The last week of campaigns used to be frantic, behind the scenes.
In public, right up until the final week, the leaders would make all sorts of promises, many of them expensive, with nary a mention of the spending cuts or tax increases that would be needed to pay for them.
Then, in a ritual as Australian as the stump jump plough, days before the vote the leaders’ treasury spokesman would quietly release pages and pages of costings detailing “savings”, which (astoundingly) almost exactly covered what they were spending, meaning they could declare their promises “fully funded.”
It was a trap for oppositions. Whereas governments seeking re-election could have their savings costed by the enormously well-resourced departments of treasury and finance before campaigns began, oppositions were forced to rely on little-known accounting firms with little background in government budgeting.

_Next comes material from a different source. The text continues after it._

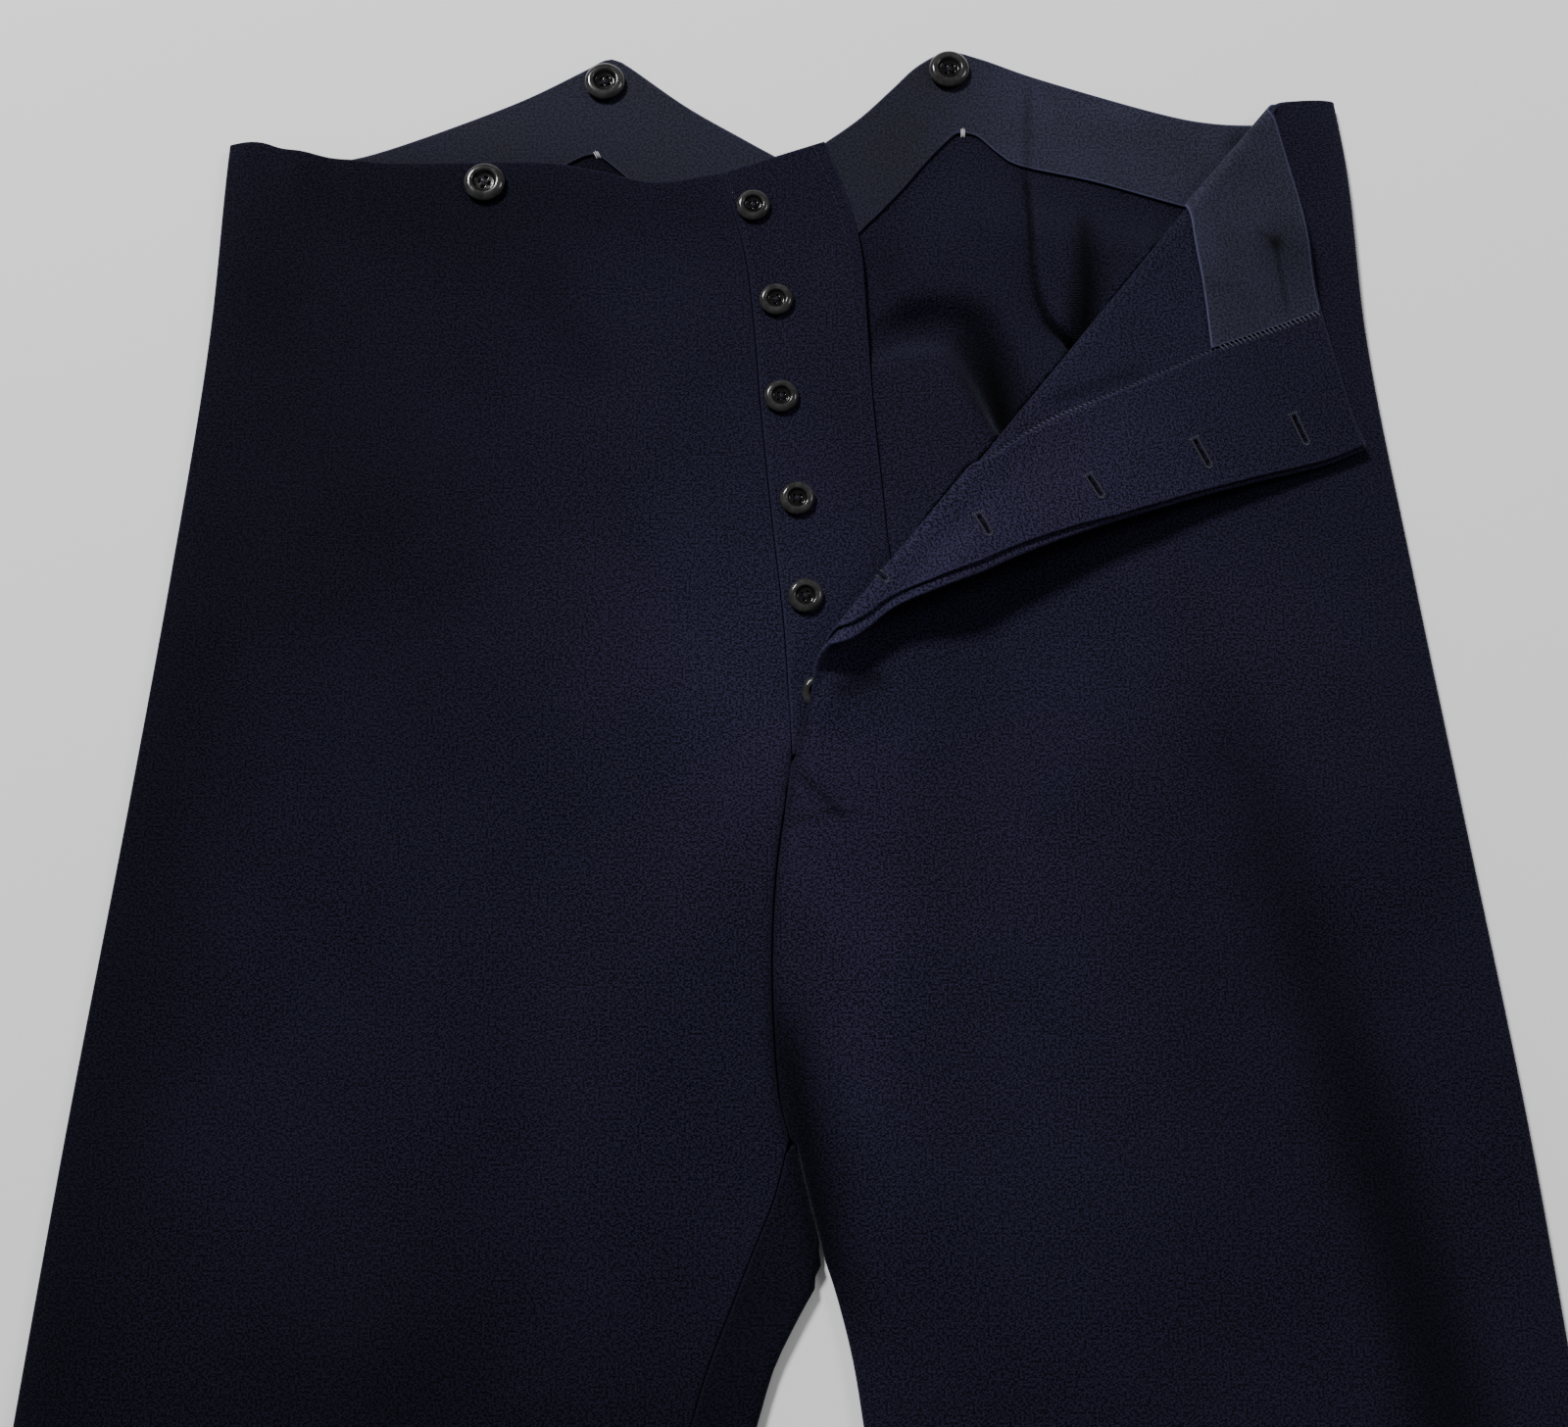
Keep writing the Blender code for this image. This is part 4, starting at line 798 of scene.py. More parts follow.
def waist_press(x, y):
    """1 at the waist edge and exp(-(distance/reach)^2) below it, less over the hidden brace button."""
    from_waist = np.maximum(graph(run(LEFT_WAIST), x) - y, 0)
    from_button = np.hypot(x - LEFT_FRONT_BRACE[0], y - LEFT_FRONT_BRACE[1])
    over_button = WAIST_PRESS_BUTTON * np.exp(-((from_button / WAIST_PRESS_ROUND_BUTTON) ** 2))
    return np.exp(-((from_waist / WAIST_PRESS_REACH) ** 2)) * (1 - over_button)


def roll_profile(s):
    """The roll over the fold line at lengths s along the cloth: how far out and up it is, and its thickness
    direction. Its lower half is a quarter circle; its upper half the superellipse |x|^n + |z|^n = 1, which
    keeps it level up to a tight shoulder."""
    angle = np.linspace(0, math.pi, 721)
    power = 2 / np.where(angle > math.pi / 2, SHOULDER, 2.0)
    x = ROLL * np.sin(angle) ** power
    z = ROLL * (1 - np.sign(np.cos(angle)) * np.abs(np.cos(angle)) ** power)
    x[-1], z[-1] = 0, 2 * ROLL
    length = lengths_along(np.stack([x, z], -1))
    length = length * math.pi * ROLL / length[-1]
    slope_x, slope_z = np.gradient(x, length), np.gradient(z, length)
    size = np.hypot(slope_x, slope_z)
    values = (x, z, -slope_z / size, slope_x / size)
    return [np.interp(s, length, value) for value in values]


def lay_left_front(flat):
    """The left front: flat up to the fold line, then rolled over it by the roll's profile and laid back,
    where it sinks, stands up along its free edge and is pressed near the waist."""
    start, direction, across = fold_frame()
    a = (flat - start) @ direction
    s = (flat - start) @ across
    foot = start + a[..., None] * direction
    back = np.maximum(s - math.pi * ROLL, 0)
    out, rise, outward, upward = roll_profile(s)
    folded = foot + (out - back)[..., None] * across
    turned = (s > 0)[..., None]
    lower = np.where(turned, foot, flat)
    from_corner = np.linalg.norm(folded - CORNER_AT, axis=-1)
    sink = FLAP_DROP + CORNER_DROP * np.exp(-((from_corner / CORNER_REACH) ** 2))
    from_edge = np.maximum(flat[..., 0] - fly_edge_x(flat[..., 1]), 0)
    lift = EDGE_LIFT * np.exp(-(((flat[..., 1] - EDGE_LIFT_AT) / EDGE_LIFT_LENGTH) ** 2))
    lift = lift * (1 - smooth_step(0, EDGE_LIFT_REACH, from_edge)) * smooth_step(0, 12, back)
    above = rise - sink * smooth_step(*FLAP_DROP_REACH, back) + lift + flap_details(flat, back)
    pressed = waist_press(flat[..., 0], flat[..., 1])
    above = above + (rise * WAIST_PRESS / (2 * ROLL) - above) * pressed
    z = left_front_height(lower[..., 0], lower[..., 1]) + above
    plan = np.where(turned, folded, flat)
    direction = np.concatenate([outward[..., None] * across, upward[..., None]], -1)
    return spatial(plan[..., 0], plan[..., 1], z), direction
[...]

The errors, usually not discovered until after people voted, were humiliating.
Costings time was danger time
In 2010, a treasury analysis of the opposition costings prepared by the Coalition’s treasury spokesman Joe Hockey and finance spokesman Andrew Robb found errors including double counting, booking the gains from a privatisation without booking the dividends that would be lost, and purporting to save money by changing a budget convention.
The Gillard government evened the playing field in 2011 by setting up an independent Parliamentary Budget Office to provide oppositions with the same sort of high-quality advice governments got, helping ensure they didn’t make mistakes, and enabling them to publish the advice in the event of disputes.
Ahead of the 2019 election the PBO processed 3,000 requests, most them confidential.
This means you should take with a grain of salt Treasurer Josh Frydenberg’s assertion that Labor has “not put forward one policy for independent costing by treasury or finance” — these days opposition costings are done by the PBO.
But the PBO didn’t end the costings ritual. In fact, it institutionalised it.
The ritual derives from the days when, on taking office, new governments proclaimed themselves alarmed, even shocked, at the size of the deficits they inherited. From Fraser to Hawke to Howard, they used the state of the books they had just seen to justify ditching promises they had just made.
The Charter of Budget Honesty improved things
Howard applied a sort-of science to it, memorably dividing promises into “core” and, by implication, “non-core” in deciding which to ditch.
Then that game stopped. Since 1998, Howard’s Charter of Budget Honesty has required the treasury and department of finance to publicly reveal the state of the books before each election, making “surprise” impractical.
But the legislation that set up the Parliamentary Budget Office entrenched the costings ritual by requiring each major party to hand it a list of its publicly announced policies by 5pm on election eve, in order for it to publish an enduring account of their projected impact on the budget.
Which is why the parties have remained keen to get in early and find savings.
Sometimes, savings backfire
In 2016 this led to a human and financial tragedy. Treasurer Scott Morrison announced what came to be called “Robodebt” three days before the election as part of a savings package, designed to to offset spending. It was to save $2 billion.
Five years later in the Federal Court, Justice Bernard Murphy approved the payment of $1.7 billion to 443,000 people he said had been wrongly branded “welfare cheats”, ending what he called a “shameful chapter” in Australia’s history.
The costings document the Coalition released on Tuesday is less dramatic.
It says it will offset $2.3 billion in new spending over four years with a $2.7 billion boost in the efficiency dividend it imposes on departments to restrain spending.
Labor abandons the game
Labor will release its costings on Thursday, and here’s what’s changed. It says it won’t offset its spending.
Shadow Treasurer Jim Chalmers wants to be judged not on the size of spending, but on what the spending is for.
The most important thing here is not whether deficits are a couple of million dollars each year better or worse than the government is proposing. What matters most is the quality of the investments.
He points to the hundreds of millions borrowed to support the economy during the pandemic, the $20 billion he says was spent on companies that didn’t need it, and the $5.5 billion spent on French submarines that now won’t be built.
In sporting parlance, Chalmers has walked away from the field.